The Supra Turbo was built for an enthusiastic clique, not the majority of young marrieds whose passions remain rooted in the Donnelly Directory War.

So is the standard Supra a force or just a face in the crowd? Does this car say anything about its owner? Is it as luxurious as its price suggests?
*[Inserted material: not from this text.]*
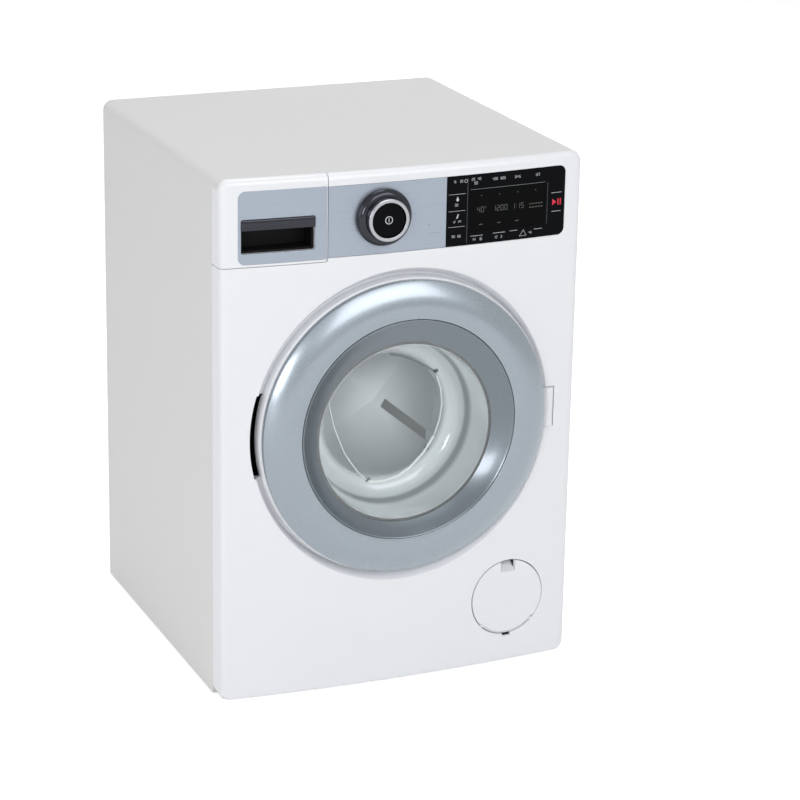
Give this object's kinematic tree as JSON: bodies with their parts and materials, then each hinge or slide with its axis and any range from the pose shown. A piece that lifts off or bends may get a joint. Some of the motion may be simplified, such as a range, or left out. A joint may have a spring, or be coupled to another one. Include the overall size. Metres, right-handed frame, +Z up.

Are we going to respect it in the morning?

Toyota already had all those answers--at about the same price--in the prestigious Lexus SC300.

1993 TOYOTA SUPRA TURBO

Cost

* Base: $39,900

* As tested, $42,085. Includes dual air bags, leather upholstery, anti-lock brakes, alloy wheels, cruise control, air conditioning and alarm system.

Engine

* 3.0 liter, 24 valve, inline six developing 320 horsepower.

Type

* Front-engine, rear-drive, 2+2 touring coupe.

Performance

* 0-60 m.p.h., as tested, 5 seconds.

* Top speed, estimated, 156 m.p.h.

* Fuel consumption, EPA city and highway, 17 and 23 m.p.g.

Curb Weight

* 3,415 pounds.

The Good

* Rocket-sled performance.

* Daring treatment of lights.

* Secure, balanced handling.

The Bad

* Bitty styling borrowed from many others.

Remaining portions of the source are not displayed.